Melati yang juga pegiat Anak Singa Film ini mengaku bekerja secara sukarela. Dia dibantu sejumlah teman pecinta dan aktivis pembuatan film indie di Malang. Melati mengaku kaget dengan antusias para penonton. Para penonton beragam mulai dari ibu rumah tangga, mahasiswa, akademisi, pelajar dan aktivis mahasiswa.

Film kultural, kata Melati, jarang peminat. Namun, berbeda dengan film istirahatlah kata-kata yang diminati para penonton di Malang. Mereka memesan tiket dan tertarik menonton film karena mengenal rekam jejak Wiji Thukul sebagai penyair dan terlibat pergerakan.

Berawal dari Kekecewaan

Gerakan Melati ini awali dengan kekecewaan lantaran Malang tak ada pemutaran film yang mengangkat kehidupan penyair Wiji Thukul sejak diluncurkan 19 Januari 2017. Lantas mereka menggalang jajak pendapat melalui media sosial, hasilnya sebanyak 300 orang secara online dan 200 secara offline meminta film diputar di Malang.

Hasil jajak pendapat ini diteruskan kepada produser Yulia Evina Bhara. Melihat antusias para penonton produser memesan satu studio hingga bertambah menjadi lima studio. Para relawan ini, kata Melati, bekerja secara sukarela.

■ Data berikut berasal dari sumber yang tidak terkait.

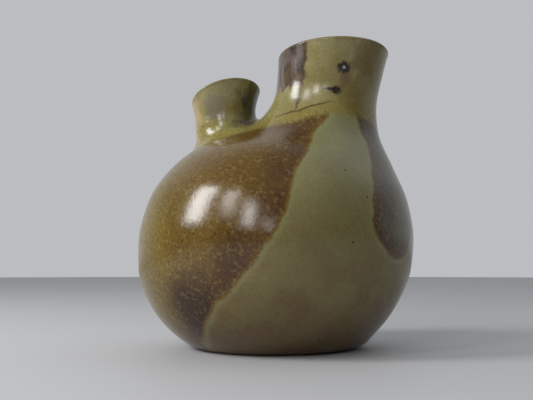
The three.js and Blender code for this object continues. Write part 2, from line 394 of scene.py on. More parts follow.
def globe_distance(points, grow=0.0):
    """How far points are outside the globe."""
    power = BODY["squareness"]
    radius = BODY["radius"] + grow
    half_height = BODY["half_height"] + grow
    height = points[..., 2]
    across = np.hypot(points[..., 0] - globe_shift(height), points[..., 1]) / radius
    along = np.abs(height - BODY["middle"]) / half_height
    level = np.maximum((across**power + along**power) ** (1 / power), 1e-6)
    steep = np.hypot(across ** (power - 1) / radius, along ** (power - 1) / half_height)
    return (level - 1) * level ** (power - 1) / np.maximum(steep, TINY)


def slope_pair(angles):
    """The slopes of two angles in degrees."""
    return [math.tan(math.radians(angle)) for angle in angles]


def neck_frame(neck):
    """The middle of the rim, and the matrix whose columns are the neck's own axes."""
    axis = Vector((*slope_pair(neck["lean"]), 1)).normalized()
    turn = Vector((0, 0, 1)).rotation_difference(axis).to_matrix()
    return np.array(neck["rim"]), np.array(turn)


def rim_normal(neck):
    """The unit vector square to the plane in which the rim is cut."""
    slope_x, slope_y = slope_pair(neck["rim_slope"])
    return np.array((-slope_x, -slope_y, 1)) / math.hypot(slope_x, slope_y, 1)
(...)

Dewi Ratna yang bekerja penulis mengaku terlibat membantu Melati dalam menyiapkan nonton bersama di gedung bioskop Mandala Malang Plaza. Dia membantu Melati sejak awal jajak pendapat. “Di Malang banyak sineas dan pecinta film, sejak awal kami yakin banyak peminat,” ujarnya.

Selain nonton bareng, juga bakal digelar diskusi dengan Gunawan Maryanto yang memerankan Wiji Thukul. Diselas diskusi akan diwarnai pembacaan puisi karya Wiji Thukul.